To some, it would represent a black mark on Marshall’s otherwise heroic career. They would denounce him as the man responsible for the first defeat of the Cold War, the one who “lost” China. But Marshall himself did not see it that way. Without the failure of his China mission, the success of the Marshall Plan might never have come to be.
When Marshall returned from China and became secretary of state, the plight of Europe presented challenges similar to those he had confronted during his 13 months in China. It was there that he initially registered the importance of combating “hunger, poverty, desperation, and chaos”; where he recognized that the first priority must be preventing the kind of political and societal collapse that bred revolution; where he witnessed the “tragic” situation of “the benighted people, the little people of the earth.” “We have largely ignored it through the years,” he would conclude. “Much of our present troubles spring from this source.”
Just before launching what would become one his country’s greatest successes, Marshall had undergone what would be considered his greatest failure.
Yet Marshall also learned in China that the United States could not force solutions from the outside. It could not want something more than its partners did. “The initiative,” he stressed at Harvard, “must come from the Europeans,” just as he had emphasized that “the main part of the solution of China’s problems is largely one for the Chinese themselves.” America should be willing to offer assistance on a previously (and subsequently) unthinkable scale, but only if the recipients took certain steps, from embracing new forms of cooperation to rejecting “armed extremists of whatever political complexion.” Much of the Harvard speech consisted of a call for Europeans to make proposals that the United States could back.

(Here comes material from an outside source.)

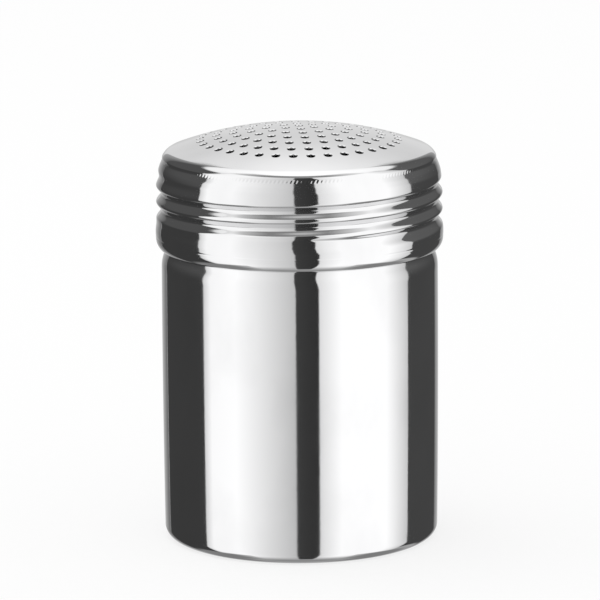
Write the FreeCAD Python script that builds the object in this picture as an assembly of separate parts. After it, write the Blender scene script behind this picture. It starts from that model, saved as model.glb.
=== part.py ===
import FreeCAD, Part
import math
import os

# Stainless steel shaker: a deep-drawn cup under a pressed, perforated screw lid.
# Millimetres, +Z up, origin at the centre of the base, front towards -Y.

# Sheet steel
sheet = 0.5

# Cup
cup_radius = 35.0
base_corner_radius = 2.8
recess_radius = 28.5
recess_depth = 0.6
recess_run = 1.4
rim_height = 97.53
neck_height = 26.33
neck_step = 1.15
neck_arc_radius = 3.0

# Fits between lid and cup
shoulder_clearance = 0.2
seat_gap = 0.15
skirt_clearance = 0.65

# Lid top, with the plate's edge this far inside the circle that the shoulder's rounding is centred on
dome_radius = 94.0
plate_margin = 3.4
fillet_radius = 3.5
fillet_angle = math.radians(38)
bevel_drop = 0.65
bevel_step = 0.39

# Lid side, each zone's height and its step outward, from the shoulder down
band_drop = 0.78
band_step = 0.05
flare_drop = 2.7
flare_step = 1.05
flare_bulge = 0.08
taper_drop = 2.55
taper_step = 0.345
wall_drop = 2.25
swell_drop = 1.8
swell_step = 0.21
skirt_drop = 3.05
skirt_step = 0.18
curl_radius = 2.1
curl_angle = math.radians(58)

# Rolled thread, drawn as ring grooves at the heights that its turns have in front
thread_pitch = 4.2
thread_depth = 1.27
thread_count = 2

# Dispensing holes, one in the middle and six more in each ring than in the last
hole_radius = 0.97
hole_side_count = 6
hole_overrun = 1.0
hole_margin = 2.98
ring_count = 6
ring_step_count = 6
first_ray_angle = -83.3

# Largest turn that one chord of a small arc takes
chord_angle = math.radians(31)

# Angles used throughout
full_turn_degrees = 360
full_turn = math.radians(full_turn_degrees)
half_turn = full_turn / 2
quarter_turn = full_turn / 4

# Derived from the values above
axis = FreeCAD.Vector(0, 0, 1)
level = FreeCAD.Vector(0, 1, 0)
centre = FreeCAD.Vector(0, 0, 0)
shoulder_height = rim_height - neck_height
neck_radius = cup_radius - neck_step
shoulder_radius = neck_radius + shoulder_clearance + sheet
fillet_centre_radius = shoulder_radius - bevel_step - fillet_radius * math.cos(fillet_angle)
plate_radius = fillet_centre_radius - plate_margin
ring_pitch = (plate_radius - hole_margin) / ring_count
shoulder_top = rim_height + seat_gap
fillet_height = shoulder_top + bevel_drop - fillet_radius * math.sin(fillet_angle)
centre_distance = dome_radius - fillet_radius
dome_angle = math.acos(fillet_centre_radius / centre_distance)
dome_centre_height = fillet_height - math.sqrt(centre_distance ** 2 - fillet_centre_radius ** 2)
dome_centre = axis * dome_centre_height
wall_radius = cup_radius + skirt_clearance + sheet

# The two faces of the sheet, by how far each lies from the outer one
outer_face = 0
inner_face = sheet


def place(radius, height):
    """Point of an outline in the XZ plane."""
    return FreeCAD.Vector(radius, 0, height)


def polar(middle, radius, angle):
    """Point at an angle from +X towards +Z round a centre in the XZ plane."""
    return middle + place(radius * math.cos(angle), radius * math.sin(angle))


def arc_points(middle, radius, start, end):
    """Evenly spaced points of a circular arc round a centre, both ends included."""
    chords = math.ceil(abs(end - start) / chord_angle)
    return [polar(middle, radius, start + (end - start) * i / chords) for i in range(chords + 1)]


def sheet_of_revolution(outer, inner):
    """Solid sheet turned about the axis, from the outlines of its two faces."""
    outline = Part.makePolygon(outer + inner[::-1] + outer[:1])
    return Part.Face(outline).revolve(centre, axis, full_turn_degrees)


def base_points(inset):
    """One face of the cup's base: recess, sloping step, standing ring and rounded corner."""
    corner_middle = place(cup_radius - base_corner_radius, base_corner_radius)
    recess = [
        place(0, recess_depth + inset),
        place(recess_radius, recess_depth + inset),
        place(recess_radius + recess_run, inset),
    ]
    return recess + arc_points(corner_middle, base_corner_radius - inset, -quarter_turn, 0)


def neck_points(inset):
    """One face of the cup's side above its corner: two equal arcs draw the wall in to the neck."""
    turn = math.acos(1 - neck_step / (neck_arc_radius + neck_arc_radius))
    rise = (neck_arc_radius + neck_arc_radius) * math.sin(turn)
    lower_middle = place(cup_radius - neck_arc_radius, shoulder_height)
    upper_middle = place(neck_radius + neck_arc_radius, shoulder_height + rise)
    lower = arc_points(lower_middle, neck_arc_radius - inset, 0, turn)
    upper = arc_points(upper_middle, neck_arc_radius + inset, half_turn + turn, half_turn)
    return lower + upper[1:] + [place(neck_radius - inset, rim_height)]


def make_cup():
    """Deep-drawn cup with a drawn-in neck and a shallow recess under its base."""
    outer, inner = [base_points(face) + neck_points(face) for face in (outer_face, inner_face)]
    return sheet_of_revolution(outer, inner)


def thread_points(inset, top):
    """One face of the threaded wall below its top: root and crest of each groove in turn."""
    points = []
    for groove in range(thread_count):
        crest_height = top.z - thread_pitch * groove
        points.append(place(wall_radius - inset - thread_depth, crest_height - thread_pitch / 2))
        points.append(place(wall_radius - inset, crest_height - thread_pitch))
    return points


def lid_points(inset):
    """One face of the lid's sheet, from the edge of the perforated plate out and down to the lip."""
    fillet_middle = place(fillet_centre_radius, fillet_height)
    band_top = place(shoulder_radius - inset, shoulder_top)
    band_foot = band_top + place(band_step, -band_drop)
    flare_foot = band_foot + place(flare_step, -flare_drop)
    flare_out = place(flare_drop, flare_step).normalize()
    flare_crown = (band_foot + flare_foot) / 2 + flare_out * flare_bulge
    thread_top = flare_foot + place(taper_step, -taper_drop)
    thread = thread_points(inset, thread_top)
    wall_foot = thread[-1] - place(0, wall_drop)
    skirt_top = wall_foot + place(swell_step, -swell_drop)
    skirt_foot = skirt_top - place(skirt_step, skirt_drop)
    curl_middle = skirt_foot - place(curl_radius - inset, 0)
    plate_edge = place(plate_radius, plate_height(inset))
    shoulder = arc_points(fillet_middle, fillet_radius - inset, dome_angle, fillet_angle)
    wall = [band_top, band_foot, flare_crown, flare_foot, thread_top] + thread + [wall_foot, skirt_top]
    curl = arc_points(curl_middle, curl_radius - inset, 0, -curl_angle)
    return [plate_edge] + shoulder + wall + curl


def plate_height(inset):
    """Height of one face of the dome at the edge of the perforated plate."""
    return dome_centre_height + math.sqrt((dome_radius - inset) ** 2 - plate_radius ** 2)


def make_ball(radius):
    """Ball about the dome's centre, turned so that its poles and seam lie away from the plate."""
    ball = Part.makeSphere(radius, dome_centre, level)
    ball.rotate(dome_centre, level, full_turn_degrees / 2)
    return ball


def make_plate():
    """Middle of the dome, cut from two balls on one centre, with every hole punched through."""
    column = Part.makeCylinder(plate_radius, dome_radius + dome_radius, dome_centre)
    return make_ball(dome_radius).cut(make_ball(dome_radius - sheet)).common(column).cut(make_holes())


def make_hole(ring, index):
    """Prism through the plate, square to the dome, as large in area as the round hole."""
    step = full_turn / hole_side_count
    corner_radius = hole_radius * math.sqrt(step / math.sin(step))
    foot = dome_centre + axis * (dome_radius - sheet - hole_overrun)
    corners = [foot + polar(centre, corner_radius, step * i) for i in range(hole_side_count + 1)]
    outline = Part.makePolygon(corners)
    outline.rotate(foot, FreeCAD.Vector(1, 0, 0), math.degrees(quarter_turn))
    prism = Part.Face(outline).extrude(axis * (sheet + hole_overrun + hole_overrun))
    tilt = math.degrees(math.asin(ring * ring_pitch / dome_radius))
    prism.rotate(dome_centre, level, tilt)
    if ring:
        turn = full_turn_degrees * index / (ring_step_count * ring)
        prism.rotate(centre, axis, first_ray_angle + turn)
    return prism


def make_holes():
    """The middle hole and every ring round it, all rings in line on one ray."""
    holes = [make_hole(0, 0)]
    for ring in range(1, ring_count + 1):
        holes += [make_hole(ring, index) for index in range(ring_step_count * ring)]
    return holes


def make_lid():
    """Pressed lid: perforated dome, rounded shoulder, threaded side and a skirt curled in at its foot."""
    return sheet_of_revolution(lid_points(outer_face), lid_points(inner_face)).fuse(make_plate())


os.makedirs("parts", exist_ok=True)
make_cup().exportStep("parts/cup.step")
make_lid().exportStep("parts/lid.step")
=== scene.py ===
import math

import bpy
import numpy as np
from bpy.props import FloatProperty, FloatVectorProperty, IntProperty, PointerProperty
from mathutils import Matrix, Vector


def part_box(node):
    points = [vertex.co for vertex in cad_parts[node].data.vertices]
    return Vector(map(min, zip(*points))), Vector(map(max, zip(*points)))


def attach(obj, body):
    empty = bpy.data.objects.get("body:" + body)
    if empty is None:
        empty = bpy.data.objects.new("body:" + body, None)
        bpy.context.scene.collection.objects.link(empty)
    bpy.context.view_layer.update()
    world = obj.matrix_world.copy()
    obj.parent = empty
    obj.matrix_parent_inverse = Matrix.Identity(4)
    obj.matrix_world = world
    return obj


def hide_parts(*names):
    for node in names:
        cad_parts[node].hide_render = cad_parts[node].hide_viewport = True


bl_info = {
    "name": "Steel Shaker",
    "version": (1, 0, 0),
    "blender": (4, 5, 0),
    "location": "View3D > Sidebar > Shaker",
    "description": "Mirror-polished shaker with a perforated screw lid, built round its solid model",
    "category": "Add Mesh",
}

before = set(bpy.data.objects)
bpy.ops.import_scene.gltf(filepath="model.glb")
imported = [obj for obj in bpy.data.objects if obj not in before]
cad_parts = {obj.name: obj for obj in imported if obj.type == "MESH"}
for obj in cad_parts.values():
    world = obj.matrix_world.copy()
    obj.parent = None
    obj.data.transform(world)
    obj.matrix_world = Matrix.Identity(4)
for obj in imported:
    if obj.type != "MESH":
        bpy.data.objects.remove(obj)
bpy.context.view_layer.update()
_, cup_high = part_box("cup")
_, lid_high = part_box("lid")

MM = 0.001
FULL_TURN = 2 * math.pi

# Holes that each ring has more than the ring inside it
RING_STEP = 6

# Corners of the lid's side, by their place in the list that side_corners gives
FLARE_MIDDLE, SKIRT_TOP, CREASE, SIDE_FOOT = 3, 7, 8, 9

# Rises in degrees over which the tent's plain parts change, and over which a panel's side edges lean
NADIR_RISES = (-84, -66)
HORIZON_RISES = (-8, 8)
ZENITH_RISES = (24, 72)
LEAN_RISES = (-12, 30)

# Panels of the light tent, each laid over the ones before it. Directions are in degrees: bearings to the
# right of the front, rises above level. A panel has its own glow at each of its bearings, where 1 is white,
# and fades in over its foot and out over its top. Its side edges may lean by some degrees over LEAN_RISES.
TENT_PANELS = (
    # Backdrop
    {"bearings": (147, 180, 213), "glows": (0.14, 0.75, 0.14), "foot": (-50, -20), "top": (-8, 8)},
    # Wings beside the backdrop
    {"bearings": (-164, -145), "glows": (0.4, 0.1), "foot": (-8, 4), "top": (44, 50)},
    {"bearings": (151, 164), "glows": (0.1, 0.4), "foot": (-8, 4), "top": (44, 50)},
    # Dark cards at the sides, each a little lighter in its upper half
    {"bearings": (-146, -86), "glows": (0.05, 0.05), "foot": (-46, -42), "top": (44, 49)},
    {"bearings": (-146, -86), "glows": (0.09, 0.09), "foot": (-4, 20), "top": (44, 49)},
    {"bearings": (100.5, 152), "glows": (0.065, 0.065), "foot": (-36, -32), "top": (44, 49)},
    {"bearings": (100.5, 152), "glows": (0.13, 0.11), "foot": (-4, 20), "top": (44, 49)},
    # Softboxes in front
    {"bearings": (-87, -79, -55, -4), "glows": (0.8, 1.2, 1.25, 0.64), "foot": (-72, -38), "top": (52, 58)},
    {"bearings": (14, 34, 76, 100.5), "glows": (0.87, 1.25, 1.25, 0.7), "foot": (-72, -38), "top": (52, 58)},
    # Dark table edges, low at the sides
    {"bearings": (-165, -75, -50), "glows": (0.25, 0.25, 0.6), "foot": (-74, -64), "top": (-46, -38)},
    {"bearings": (55, 78, 165), "glows": (0.6, 0.25, 0.25), "foot": (-74, -64), "top": (-46, -38)},
    # Dark card between the softboxes
    {"bearings": (-3.4, 15.5), "glows": (0.055, 0.035), "foot": (-74, -60), "top": (52, 58), "lean": -1.7},
    # Dim gap between the softboxes and the ceiling
    {
        "bearings": (-88, -70, -45, 35, 62, 84), "glows": (0.9, 0.6, 0.27, 0.27, 0.7, 1.0),
        "foot": (52, 58), "top": (66, 74),
    },
)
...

Perceptive observers at the time noted how closely Marshall’s statements about Europe tracked with what he had been saying about China. The difference this time: unlike in China, he found partners capable of doing what only they could to make assistance work.
Before long, that judgment would generate poisonous controversy, with Senator Joseph McCarthy escalating his anti-Communist inquisition with an attack on Marshall’s “criminal folly” in China, part of an alleged Communist plot that represented a “conspiracy so immense and an infamy so black as to dwarf any previous venture in the history of man.” But to Marshall, choosing where to focus effort was wrenching but essential. Strategy required prioritizing, determining what not to do as well as what to do, and trying to win every battle would be a sure recipe for losing a broader war. If we dispersed resources everywhere, we would succeed nowhere.

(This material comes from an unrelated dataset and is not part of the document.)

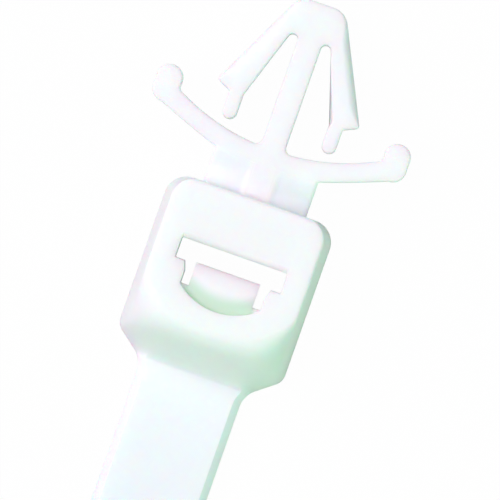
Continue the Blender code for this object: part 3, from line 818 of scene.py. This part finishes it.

That was especially true in a democracy. After a decade of depression and four years of world war, Americans were understandably more interested in tending to their own problems than to the world’s. Congressional approval of the Marshall Plan came only after Marshall himself spent months flying around the country as if he were running for office, making the case to any audiences that would listen, from rotary clubs and women’s groups to cotton growers and chambers of commerce. He invoked America’s noble mission, but even more than that, he invoked self-interest—whether for businesses that needed foreign markets or parents who did not want to see their children drafted into another world war.
THE FULL STORY
Almost as soon as Marshall’s Harvard speech was over, the calls for imitation began: there should be a Marshall Plan for the Far East, a Marshall Plan for China, a Marshall Plan for Latin America. It was the start of a tradition in American policymaking that continues today. For every kind of problem, whether in the Middle East or Middle America, a “new Marshall Plan” is the solution.

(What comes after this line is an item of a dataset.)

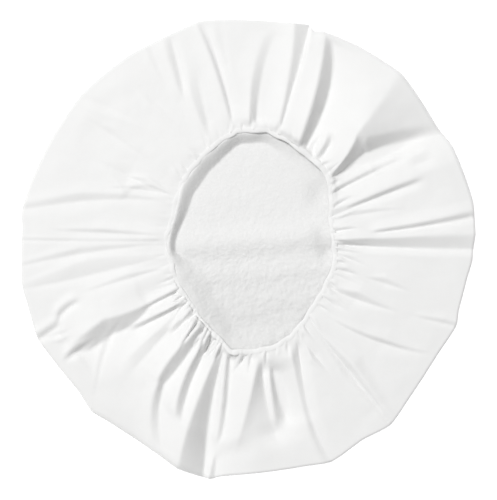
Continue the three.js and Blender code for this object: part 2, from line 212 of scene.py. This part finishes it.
# A pleat has a foot, a face that climbs from it to a crest, a back that falls from the crest to the brim's
# own level, and a front that rises to it on the foot's other side. Columns: the bearing of its foot at the
# rim, half-way in and at the hem; the shares of the way in from the rim at its outer end, where it is
# fullest and at its inner end; its height from foot to crest in mm; the widths in mm of its face,
# counter-clockwise above 0 and clockwise below, its back and its front; and how far its face bulges, below
# 0 if it is hollow.
Pleat = namedtuple("Pleat", "rim middle hem outer fullest inner height face back front bulge")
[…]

But 70 years after Marshall’s Harvard speech, learning the right lessons of the Marshall Plan requires considering the full story, not just the mythic version—not just the successes, but the failures that proved integral to success—is particularly important now, when our politics are driven by nostalgia for a supposed golden age. Marshall should be a reminder that success and failure have always come together, and that good foreign policy has been as much about managing and learning from failure as celebrating success.